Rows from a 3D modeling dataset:
>> begin
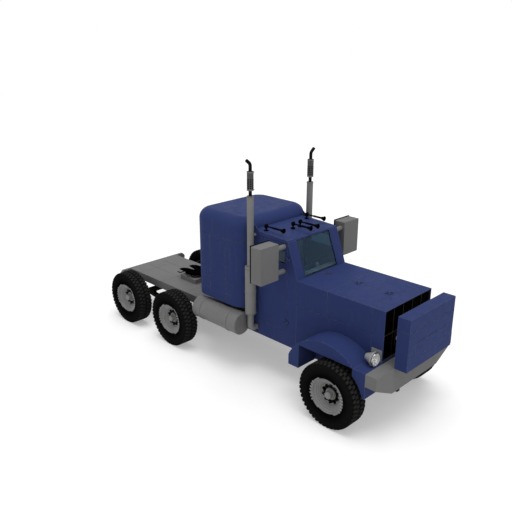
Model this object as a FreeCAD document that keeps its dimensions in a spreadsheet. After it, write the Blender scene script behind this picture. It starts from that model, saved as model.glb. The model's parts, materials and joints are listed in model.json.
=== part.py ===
import FreeCAD, Part
import math
import os
import re
import Sketcher
from FreeCAD import Placement, Rotation, Vector

# Conventional semi truck tractor unit: ladder frame, six single wheels on a steered front
# axle and a tandem, long square hood, cab with doors, sleeper, and a tilting fifth wheel.
# Millimetres.  The front points to -Y, +X is the truck's left and +Z is up.  Every y and z
# below is measured from the front wheel centres; put() adds the shift to the row's origin,
# which is the bottom centre of the whole truck's box.

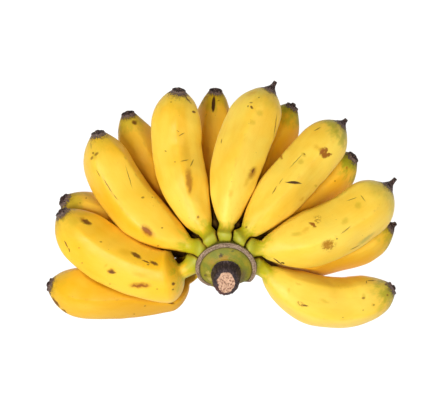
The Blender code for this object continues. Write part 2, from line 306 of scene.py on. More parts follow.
def between(rise, fall, value):
    """Rises from 0 to 1 over the first pair of edges and falls back over the second."""
    return smoothstep(*rise, value) * (1.0 - smoothstep(*fall, value))


def unit(vectors):
    """The vectors at length 1."""
    return vectors / np.linalg.norm(vectors, axis=-1, keepdims=True)


def waves(seed, around, along, count, finest_around, longest, shortest):
    """A smooth unevenness, about -1 to 1, over an angle around and millimetres along a piece."""
    rng = np.random.default_rng(seed)
    total = np.zeros(np.broadcast(around, along).shape)
    for _ in range(count):
        turns = rng.integers(0, finest_around + 1)
        length = rng.uniform(shortest, longest)
        phase = rng.uniform(0.0, 2.0 * math.pi)
        slope = rng.choice([-1.0, 1.0]) * 2.0 * math.pi / length
        total = total + np.cos(turns * around + slope * along + phase)
    return total / math.sqrt(count)


def open_side_scale(azimuth):
    """How far the crown is flattened on its open side, towards -Y, where no finger grows."""
    away = np.abs((np.degrees(azimuth) + 90.0 + 180.0) % 360.0 - 180.0)
    return 1.0 - OPEN_SIDE_FLAT * (1.0 - smoothstep(*OPEN_SIDE_EDGES, away))


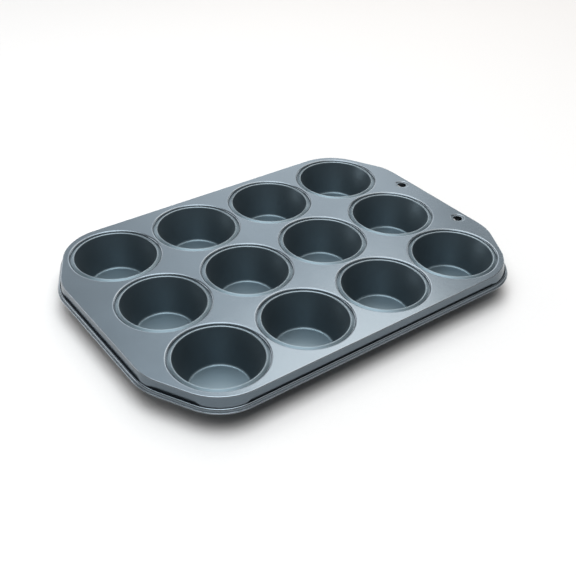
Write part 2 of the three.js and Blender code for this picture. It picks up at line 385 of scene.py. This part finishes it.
def border_loops():
    """Loops from the plate's top, down the skirt, over the step, round the hem and back underneath."""
    top, foot, hem = loop_along(TOP_EDGE), loop_along(SKIRT_FOOT), loop_along(HEM)
    wall = STEP_RADIUS - STEP_INSET
    edge_centre = (-PLATE_EDGE_RADIUS, PLATE_Z - PLATE_EDGE_RADIUS)
    foot_centre = (FOOT_FILLET, STEP_Z - GUTTER_DEPTH + FOOT_FILLET)
    step_centre = (-STEP_INSET, STEP_Z - STEP_RADIUS)

    over = [top((-PLATE_MARGIN, PLATE_Z)), top((-PLATE_EDGE_RADIUS - EDGE_SUPPORT, PLATE_Z))]
    over += [top(at) for at in arc(edge_centre, (PLATE_EDGE_RADIUS,) * 2, 90, 0, OUTSIDE_BEND_ROWS)]
    skirt_foot = [foot(at) for at in arc(foot_centre, (FOOT_FILLET,) * 2, 180, 270, FILLET_ROWS)]
    over += [between(over[-1], skirt_foot[0], share) for share in SKIRT_ROWS] + skirt_foot
    step = [hem(at) for at in arc(step_centre, (STEP_RADIUS,) * 2, 90, 0, OUTSIDE_BEND_ROWS)]
    over += [between(over[-1], step[0], share) for share in GUTTER_ROWS] + step
    over.append(hem((wall, STEP_Z - STEP_RADIUS - EDGE_SUPPORT)))
    over += [hem((wall + out, HEM_Z + up)) for out, up in HEM_FLARE]
    over += [hem(at) for at in arc((0, HEM_Z), (HEM_RADIUS,) * 2, HEM_START, -90, HEM_ROWS)]

    under = [hem((wall - SHEET + out, HEM_Z + up)) for out, up in HEM_RETURN]
    under += [hem(at) for at in arc(step_centre, (STEP_RADIUS - SHEET,) * 2, 0, 90, INSIDE_BEND_ROWS)]
    under += [foot(at) for at in arc(foot_centre, (FOOT_FILLET + SHEET,) * 2, 270, 180, INSIDE_BEND_ROWS)]
    edge = [top(at) for at in arc(edge_centre, (PLATE_EDGE_RADIUS - SHEET,) * 2, 0, 90, INSIDE_BEND_ROWS)]
    under += [between(under[-1], edge[0], share) for share in SKIRT_INSIDE_ROWS] + edge
    under += [top((x, PLATE_Z - SHEET)) for x in (-PLATE_EDGE_RADIUS - EDGE_SUPPORT, -PLATE_MARGIN)]
    return over + under


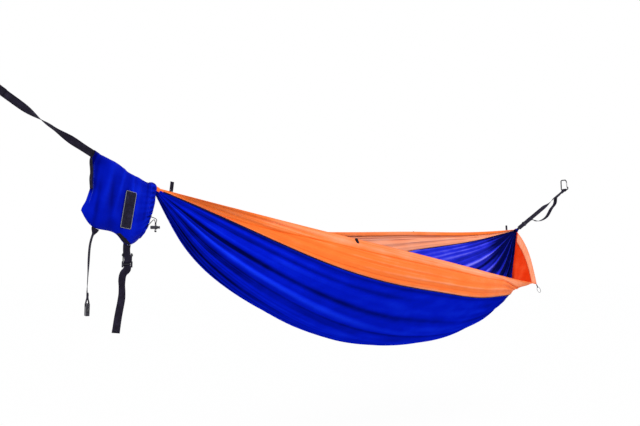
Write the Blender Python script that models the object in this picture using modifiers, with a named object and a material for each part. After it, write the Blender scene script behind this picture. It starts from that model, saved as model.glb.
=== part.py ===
"""A gathered-end hammock hung between two carabiners, with its stuff sack on the head strap.

+X runs from the head end to the foot end, +Z is up, and the near side of the cloth is towards -Y.
The origin is the seat inside the head carabiner's bow, which hangs on the head anchor.
"""

import math

import bmesh
import bpy
import numpy as np
from mathutils import Matrix

# Where the hammock hangs
HEAD_ANCHOR_RUN = 0.630
HEAD_ANCHOR_DROP = 0.300
HEAD_STRAP_SAG = 0.015
GATHER_SPAN = 2.594
FOOT_STRAP_RUN = 0.791
FOOT_STRAP_RISE = 0.350
FOOT_STRAP_SIDE = -0.018

# Gaps
TOUCH_GAP = 0.0003
SEAM_GAP = 0.0007
CORNER_SEAM_GAP = 0.0034
HINGE_GAP = 0.0004

# The bed's cloth
CLOTH_THICKNESS = 0.0014
NECK_RADIUS = 0.0125
NECK_LENGTH = 0.020
NECK_AIM = 0.05
# Where the edges and seams lie round the head and the foot neck, in degrees from the top by the near side
NEAR_EDGE_ANGLE = 16.0
NEAR_SEAM_ANGLES = (75.0, 95.0)
FAR_SEAM_ANGLE = 285.0
FAR_EDGE_ANGLE = 344.0
PLEATS = 8
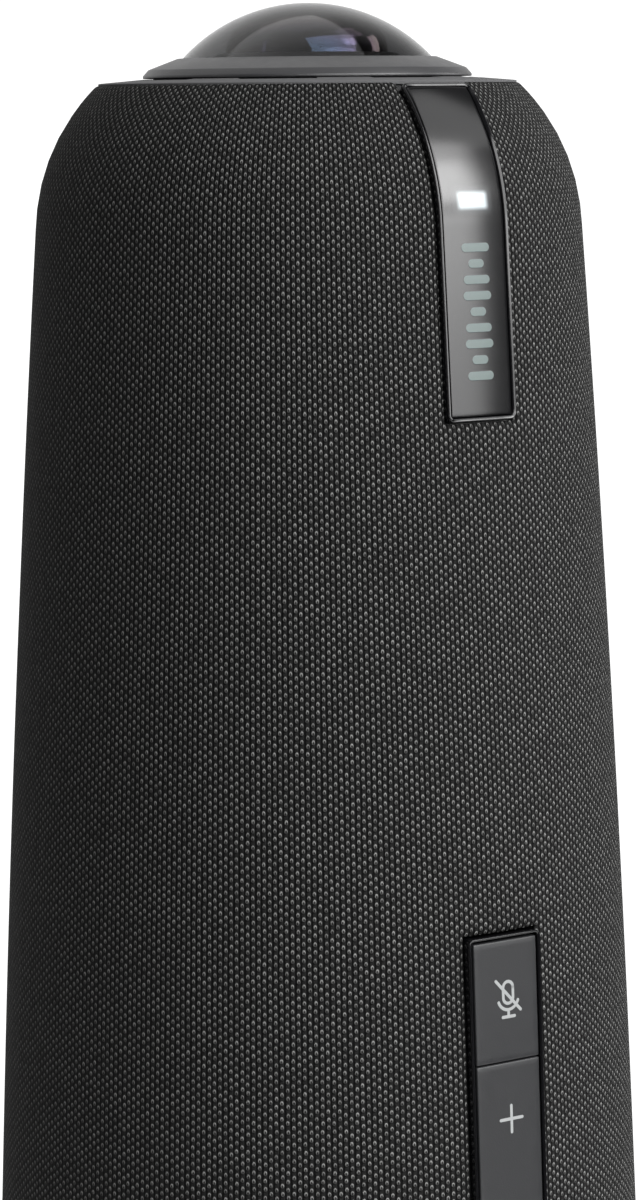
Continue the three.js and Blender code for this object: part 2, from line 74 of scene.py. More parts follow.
>> end
Instruction => Reproduce the lines of the entries above exactly, but only from the line containing "Write the Blender Python" through the final line.

Task answer =>
Write the Blender Python script that models the object in this picture using modifiers, with a named object and a material for each part. After it, write the Blender scene script behind this picture. It starts from that model, saved as model.glb.
=== part.py ===
"""A gathered-end hammock hung between two carabiners, with its stuff sack on the head strap.

+X runs from the head end to the foot end, +Z is up, and the near side of the cloth is towards -Y.
The origin is the seat inside the head carabiner's bow, which hangs on the head anchor.
"""

import math

import bmesh
import bpy
import numpy as np
from mathutils import Matrix

# Where the hammock hangs
HEAD_ANCHOR_RUN = 0.630
HEAD_ANCHOR_DROP = 0.300
HEAD_STRAP_SAG = 0.015
GATHER_SPAN = 2.594
FOOT_STRAP_RUN = 0.791
FOOT_STRAP_RISE = 0.350
FOOT_STRAP_SIDE = -0.018

# Gaps
TOUCH_GAP = 0.0003
SEAM_GAP = 0.0007
CORNER_SEAM_GAP = 0.0034
HINGE_GAP = 0.0004

# The bed's cloth
CLOTH_THICKNESS = 0.0014
NECK_RADIUS = 0.0125
NECK_LENGTH = 0.020
NECK_AIM = 0.05
# Where the edges and seams lie round the head and the foot neck, in degrees from the top by the near side
NEAR_EDGE_ANGLE = 16.0
NEAR_SEAM_ANGLES = (75.0, 95.0)
FAR_SEAM_ANGLE = 285.0
FAR_EDGE_ANGLE = 344.0
PLEATS = 8
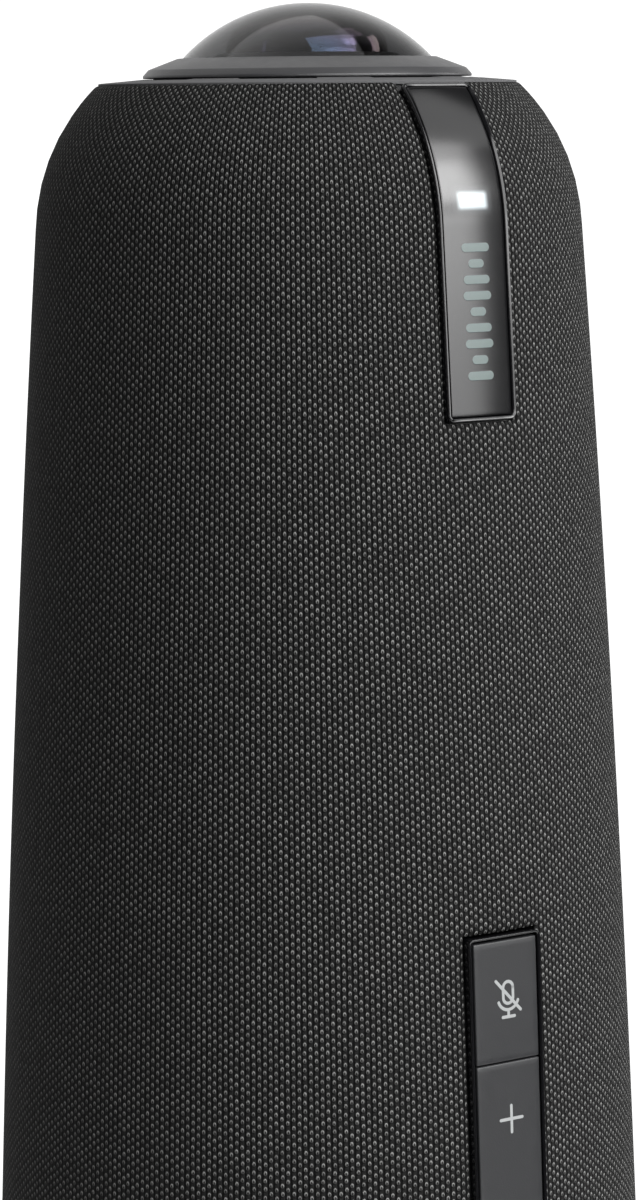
Continue the three.js and Blender code for this object: part 2, from line 74 of scene.py. More parts follow.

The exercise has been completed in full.